» **Directive**: Starting with the line that contains "in imported if" and stopping after the line that contains "return axis @", output every line exactly as it stands.

Stored dataset items:
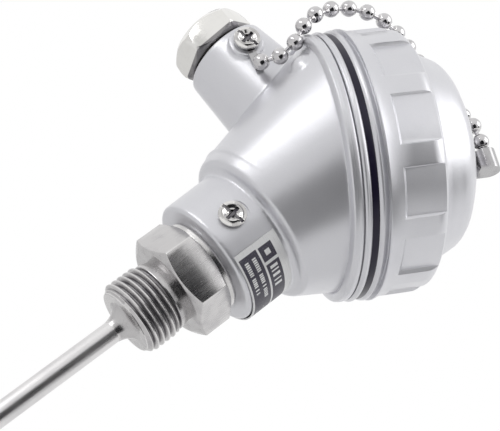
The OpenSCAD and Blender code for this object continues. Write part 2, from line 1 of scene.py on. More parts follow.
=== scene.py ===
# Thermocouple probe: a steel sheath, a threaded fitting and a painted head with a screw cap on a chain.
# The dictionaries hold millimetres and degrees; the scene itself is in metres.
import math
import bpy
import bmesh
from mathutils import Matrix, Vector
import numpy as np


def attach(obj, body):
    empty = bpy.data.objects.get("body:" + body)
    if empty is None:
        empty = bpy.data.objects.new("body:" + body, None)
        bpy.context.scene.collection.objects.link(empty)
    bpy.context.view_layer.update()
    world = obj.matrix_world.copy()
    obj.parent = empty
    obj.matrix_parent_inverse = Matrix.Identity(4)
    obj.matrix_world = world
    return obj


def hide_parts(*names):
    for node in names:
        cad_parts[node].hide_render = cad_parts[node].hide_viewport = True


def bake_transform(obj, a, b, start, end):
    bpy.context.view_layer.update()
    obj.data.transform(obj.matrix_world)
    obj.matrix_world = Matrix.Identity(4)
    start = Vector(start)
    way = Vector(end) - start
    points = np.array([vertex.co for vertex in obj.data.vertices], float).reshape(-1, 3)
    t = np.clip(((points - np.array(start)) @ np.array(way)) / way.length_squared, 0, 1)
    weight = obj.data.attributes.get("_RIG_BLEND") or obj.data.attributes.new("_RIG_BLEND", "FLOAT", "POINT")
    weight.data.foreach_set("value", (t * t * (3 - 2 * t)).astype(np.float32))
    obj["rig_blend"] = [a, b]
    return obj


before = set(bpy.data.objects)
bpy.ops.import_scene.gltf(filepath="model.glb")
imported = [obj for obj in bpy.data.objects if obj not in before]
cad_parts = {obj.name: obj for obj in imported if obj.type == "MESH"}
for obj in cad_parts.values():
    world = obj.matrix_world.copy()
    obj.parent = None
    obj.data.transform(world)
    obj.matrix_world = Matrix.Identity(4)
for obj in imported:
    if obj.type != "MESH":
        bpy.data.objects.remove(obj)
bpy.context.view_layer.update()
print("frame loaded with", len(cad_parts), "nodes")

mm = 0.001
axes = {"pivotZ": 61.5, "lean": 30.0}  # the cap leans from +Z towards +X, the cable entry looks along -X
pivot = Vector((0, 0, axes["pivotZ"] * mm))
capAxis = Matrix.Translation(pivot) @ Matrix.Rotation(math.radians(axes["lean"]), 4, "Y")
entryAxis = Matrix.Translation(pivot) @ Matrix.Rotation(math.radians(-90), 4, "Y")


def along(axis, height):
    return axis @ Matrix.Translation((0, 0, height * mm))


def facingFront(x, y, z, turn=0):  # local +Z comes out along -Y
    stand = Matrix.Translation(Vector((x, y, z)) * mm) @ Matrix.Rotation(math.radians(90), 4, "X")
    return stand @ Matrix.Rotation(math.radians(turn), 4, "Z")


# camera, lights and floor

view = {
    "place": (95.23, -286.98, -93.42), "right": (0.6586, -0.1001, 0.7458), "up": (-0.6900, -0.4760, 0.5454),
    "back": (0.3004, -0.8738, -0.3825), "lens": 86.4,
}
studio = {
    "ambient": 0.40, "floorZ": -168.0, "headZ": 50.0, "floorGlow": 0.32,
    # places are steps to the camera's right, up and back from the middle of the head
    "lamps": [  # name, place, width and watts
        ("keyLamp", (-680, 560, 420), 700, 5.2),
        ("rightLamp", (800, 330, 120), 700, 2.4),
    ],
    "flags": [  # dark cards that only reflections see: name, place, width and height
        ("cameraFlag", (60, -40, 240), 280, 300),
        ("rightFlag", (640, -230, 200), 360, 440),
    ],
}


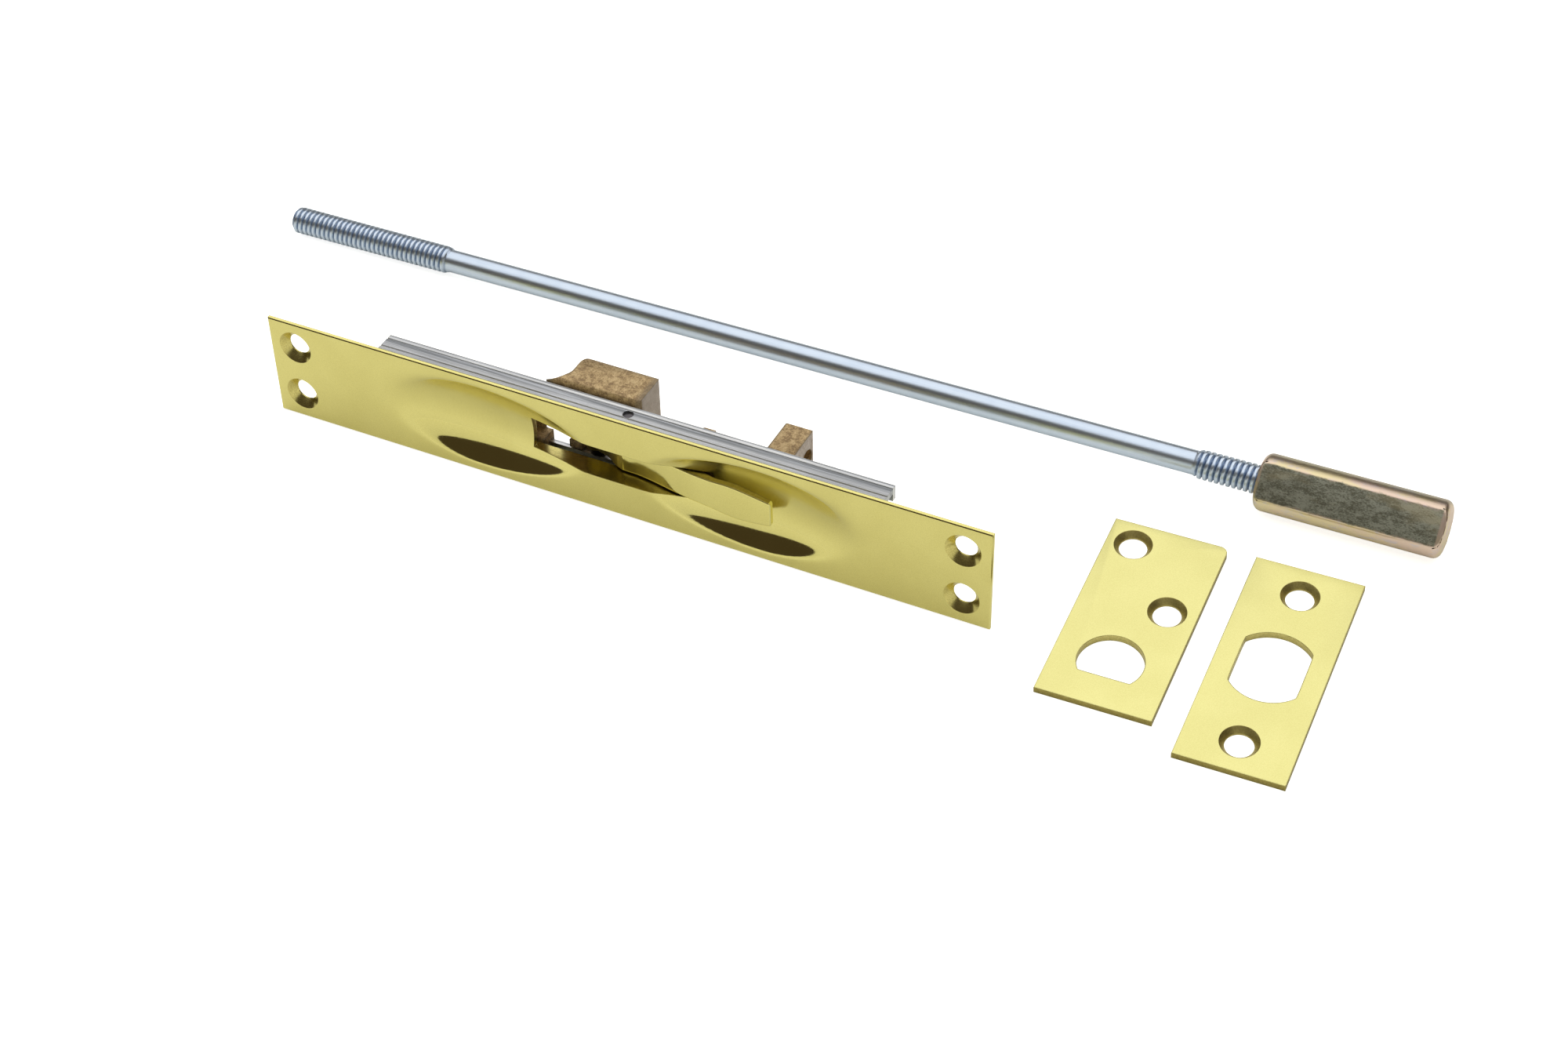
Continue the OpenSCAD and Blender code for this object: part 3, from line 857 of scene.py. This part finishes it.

» **Result**:
cad_parts = {obj.name: obj for obj in imported if obj.type == "MESH"}
for obj in cad_parts.values():
    world = obj.matrix_world.copy()
    obj.parent = None
    obj.data.transform(world)
    obj.matrix_world = Matrix.Identity(4)
for obj in imported:
    if obj.type != "MESH":
        bpy.data.objects.remove(obj)
bpy.context.view_layer.update()
print("frame loaded with", len(cad_parts), "nodes")

mm = 0.001
axes = {"pivotZ": 61.5, "lean": 30.0}  # the cap leans from +Z towards +X, the cable entry looks along -X
pivot = Vector((0, 0, axes["pivotZ"] * mm))
capAxis = Matrix.Translation(pivot) @ Matrix.Rotation(math.radians(axes["lean"]), 4, "Y")
entryAxis = Matrix.Translation(pivot) @ Matrix.Rotation(math.radians(-90), 4, "Y")


def along(axis, height):
    return axis @ Matrix.Translation((0, 0, height * mm))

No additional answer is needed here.